### Input rows
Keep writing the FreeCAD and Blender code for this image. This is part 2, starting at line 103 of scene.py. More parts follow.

* * *

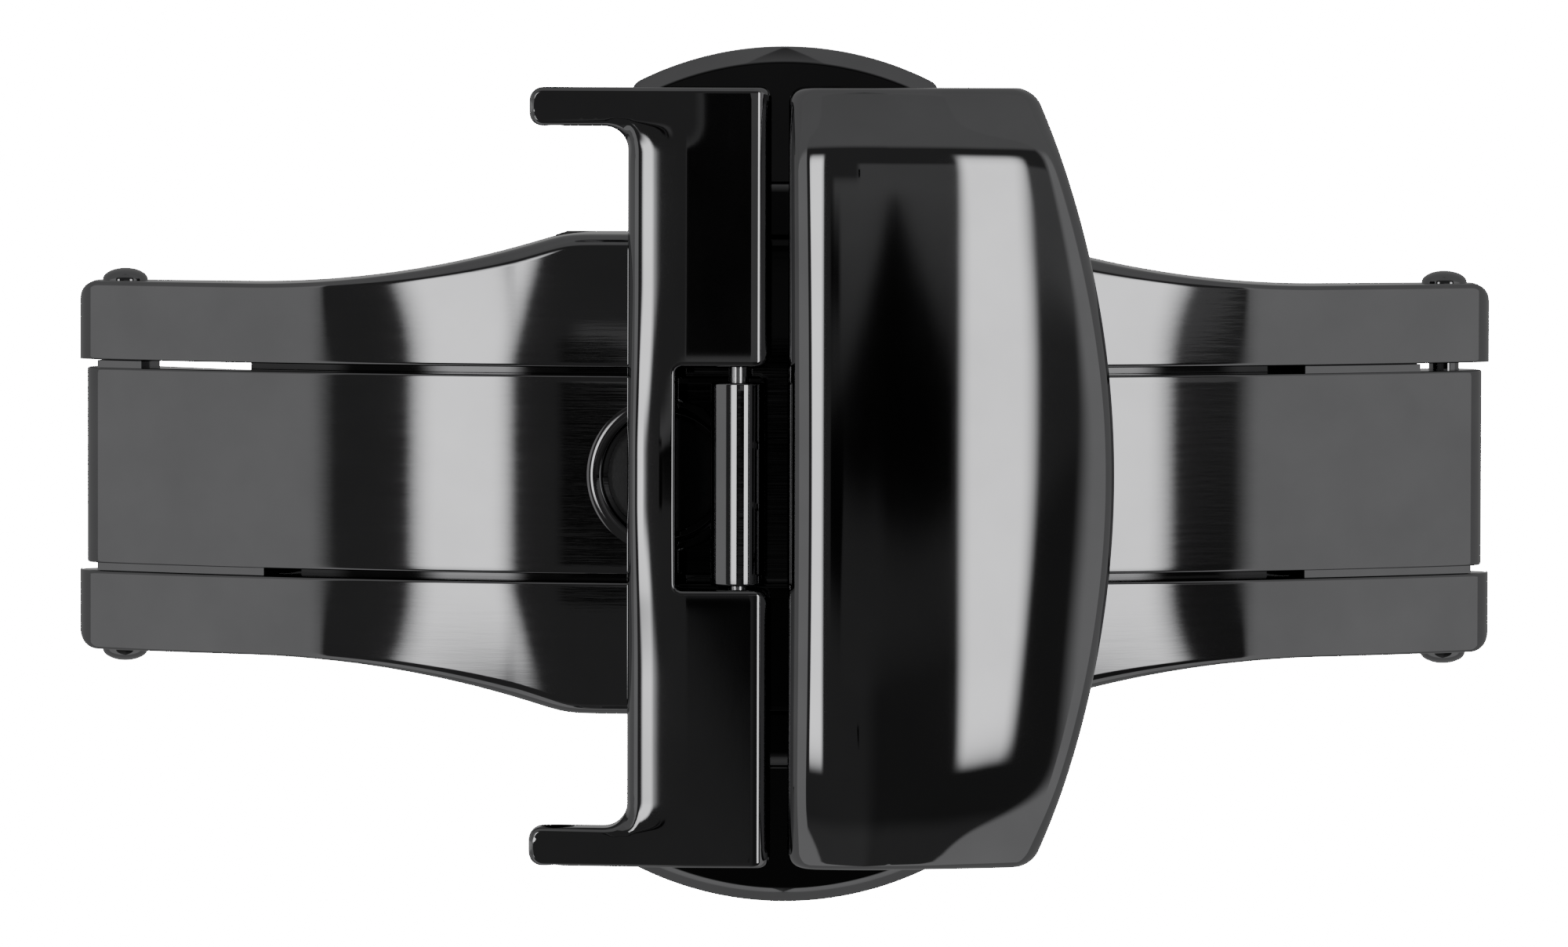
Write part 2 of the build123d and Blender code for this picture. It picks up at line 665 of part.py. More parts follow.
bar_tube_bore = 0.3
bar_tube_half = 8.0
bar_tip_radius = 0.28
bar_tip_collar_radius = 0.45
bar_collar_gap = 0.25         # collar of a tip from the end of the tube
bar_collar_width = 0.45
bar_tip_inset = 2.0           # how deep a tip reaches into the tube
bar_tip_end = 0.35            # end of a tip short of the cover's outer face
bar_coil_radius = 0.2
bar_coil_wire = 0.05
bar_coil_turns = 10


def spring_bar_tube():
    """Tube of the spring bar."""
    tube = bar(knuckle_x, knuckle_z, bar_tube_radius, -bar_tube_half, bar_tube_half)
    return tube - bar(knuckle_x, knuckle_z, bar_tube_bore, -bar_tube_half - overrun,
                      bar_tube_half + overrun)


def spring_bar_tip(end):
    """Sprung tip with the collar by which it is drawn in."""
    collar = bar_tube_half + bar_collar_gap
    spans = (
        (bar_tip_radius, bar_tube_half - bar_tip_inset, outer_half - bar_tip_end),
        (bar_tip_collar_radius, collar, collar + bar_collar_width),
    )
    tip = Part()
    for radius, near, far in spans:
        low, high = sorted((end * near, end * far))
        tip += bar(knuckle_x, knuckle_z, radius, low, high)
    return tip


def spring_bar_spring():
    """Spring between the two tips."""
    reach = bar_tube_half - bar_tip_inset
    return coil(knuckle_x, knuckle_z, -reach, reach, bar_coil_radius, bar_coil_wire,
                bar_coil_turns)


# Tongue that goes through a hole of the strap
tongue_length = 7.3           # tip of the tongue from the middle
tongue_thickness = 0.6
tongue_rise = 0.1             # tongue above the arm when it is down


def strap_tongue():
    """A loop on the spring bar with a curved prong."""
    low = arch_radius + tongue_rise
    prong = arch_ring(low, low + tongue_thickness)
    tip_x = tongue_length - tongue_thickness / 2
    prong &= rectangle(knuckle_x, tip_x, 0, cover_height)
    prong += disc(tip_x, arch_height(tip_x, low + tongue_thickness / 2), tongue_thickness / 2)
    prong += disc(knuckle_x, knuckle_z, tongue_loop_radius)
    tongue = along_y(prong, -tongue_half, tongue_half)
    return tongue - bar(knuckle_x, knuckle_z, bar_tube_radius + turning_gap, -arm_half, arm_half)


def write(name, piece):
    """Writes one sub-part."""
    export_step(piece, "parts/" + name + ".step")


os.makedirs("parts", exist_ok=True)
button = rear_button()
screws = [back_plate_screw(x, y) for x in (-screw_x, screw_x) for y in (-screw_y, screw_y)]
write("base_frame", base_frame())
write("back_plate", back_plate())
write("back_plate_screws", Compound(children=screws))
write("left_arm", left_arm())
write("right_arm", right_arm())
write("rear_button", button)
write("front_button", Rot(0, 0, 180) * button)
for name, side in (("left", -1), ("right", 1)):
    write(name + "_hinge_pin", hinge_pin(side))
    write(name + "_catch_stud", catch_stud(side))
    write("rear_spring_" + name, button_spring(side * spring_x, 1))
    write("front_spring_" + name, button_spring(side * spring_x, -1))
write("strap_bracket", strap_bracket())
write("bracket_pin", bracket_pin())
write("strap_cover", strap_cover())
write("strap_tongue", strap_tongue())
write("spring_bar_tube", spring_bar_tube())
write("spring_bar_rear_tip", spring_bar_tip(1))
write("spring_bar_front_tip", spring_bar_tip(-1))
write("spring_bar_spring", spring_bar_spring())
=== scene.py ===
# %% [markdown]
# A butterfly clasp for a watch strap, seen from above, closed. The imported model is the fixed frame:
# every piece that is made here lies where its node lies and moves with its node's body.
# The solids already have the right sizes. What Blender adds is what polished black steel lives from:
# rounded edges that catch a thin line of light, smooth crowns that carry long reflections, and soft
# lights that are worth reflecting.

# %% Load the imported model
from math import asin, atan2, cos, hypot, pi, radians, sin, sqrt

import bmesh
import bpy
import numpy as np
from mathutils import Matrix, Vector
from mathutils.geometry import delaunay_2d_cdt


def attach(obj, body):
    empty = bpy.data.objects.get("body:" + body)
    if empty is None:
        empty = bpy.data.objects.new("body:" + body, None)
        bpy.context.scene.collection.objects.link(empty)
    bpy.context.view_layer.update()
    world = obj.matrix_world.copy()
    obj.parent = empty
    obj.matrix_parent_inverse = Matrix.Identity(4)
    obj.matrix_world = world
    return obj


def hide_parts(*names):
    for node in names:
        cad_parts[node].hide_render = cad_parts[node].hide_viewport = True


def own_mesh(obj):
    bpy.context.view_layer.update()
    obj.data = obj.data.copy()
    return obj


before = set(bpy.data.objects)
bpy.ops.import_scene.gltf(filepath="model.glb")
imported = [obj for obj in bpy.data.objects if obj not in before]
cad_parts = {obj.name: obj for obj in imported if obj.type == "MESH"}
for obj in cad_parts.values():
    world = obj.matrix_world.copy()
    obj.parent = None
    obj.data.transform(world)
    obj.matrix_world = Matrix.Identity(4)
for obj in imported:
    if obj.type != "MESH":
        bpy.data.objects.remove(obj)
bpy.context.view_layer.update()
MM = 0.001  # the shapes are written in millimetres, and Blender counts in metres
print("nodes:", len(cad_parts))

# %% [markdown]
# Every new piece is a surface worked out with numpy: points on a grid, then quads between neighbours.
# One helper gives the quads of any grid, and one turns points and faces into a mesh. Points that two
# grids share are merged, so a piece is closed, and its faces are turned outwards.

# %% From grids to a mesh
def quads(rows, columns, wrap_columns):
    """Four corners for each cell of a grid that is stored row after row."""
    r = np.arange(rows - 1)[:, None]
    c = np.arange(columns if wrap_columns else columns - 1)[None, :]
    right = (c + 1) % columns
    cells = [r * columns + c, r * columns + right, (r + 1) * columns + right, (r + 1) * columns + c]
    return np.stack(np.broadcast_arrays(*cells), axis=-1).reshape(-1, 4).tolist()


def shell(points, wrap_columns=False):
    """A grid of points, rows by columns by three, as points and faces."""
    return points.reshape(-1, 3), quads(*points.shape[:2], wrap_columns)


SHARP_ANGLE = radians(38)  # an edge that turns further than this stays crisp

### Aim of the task
Retype exactly the lines above, from the one with "Write part 2" through the one with "tongue_rise = 0.1", inclusive.

### Task answer
Write part 2 of the build123d and Blender code for this picture. It picks up at line 665 of part.py. More parts follow.
bar_tube_bore = 0.3
bar_tube_half = 8.0
bar_tip_radius = 0.28
bar_tip_collar_radius = 0.45
bar_collar_gap = 0.25         # collar of a tip from the end of the tube
bar_collar_width = 0.45
bar_tip_inset = 2.0           # how deep a tip reaches into the tube
bar_tip_end = 0.35            # end of a tip short of the cover's outer face
bar_coil_radius = 0.2
bar_coil_wire = 0.05
bar_coil_turns = 10


def spring_bar_tube():
    """Tube of the spring bar."""
    tube = bar(knuckle_x, knuckle_z, bar_tube_radius, -bar_tube_half, bar_tube_half)
    return tube - bar(knuckle_x, knuckle_z, bar_tube_bore, -bar_tube_half - overrun,
                      bar_tube_half + overrun)


def spring_bar_tip(end):
    """Sprung tip with the collar by which it is drawn in."""
    collar = bar_tube_half + bar_collar_gap
    spans = (
        (bar_tip_radius, bar_tube_half - bar_tip_inset, outer_half - bar_tip_end),
        (bar_tip_collar_radius, collar, collar + bar_collar_width),
    )
    tip = Part()
    for radius, near, far in spans:
        low, high = sorted((end * near, end * far))
        tip += bar(knuckle_x, knuckle_z, radius, low, high)
    return tip


def spring_bar_spring():
    """Spring between the two tips."""
    reach = bar_tube_half - bar_tip_inset
    return coil(knuckle_x, knuckle_z, -reach, reach, bar_coil_radius, bar_coil_wire,
                bar_coil_turns)


# Tongue that goes through a hole of the strap
tongue_length = 7.3           # tip of the tongue from the middle
tongue_thickness = 0.6
tongue_rise = 0.1             # tongue above the arm when it is down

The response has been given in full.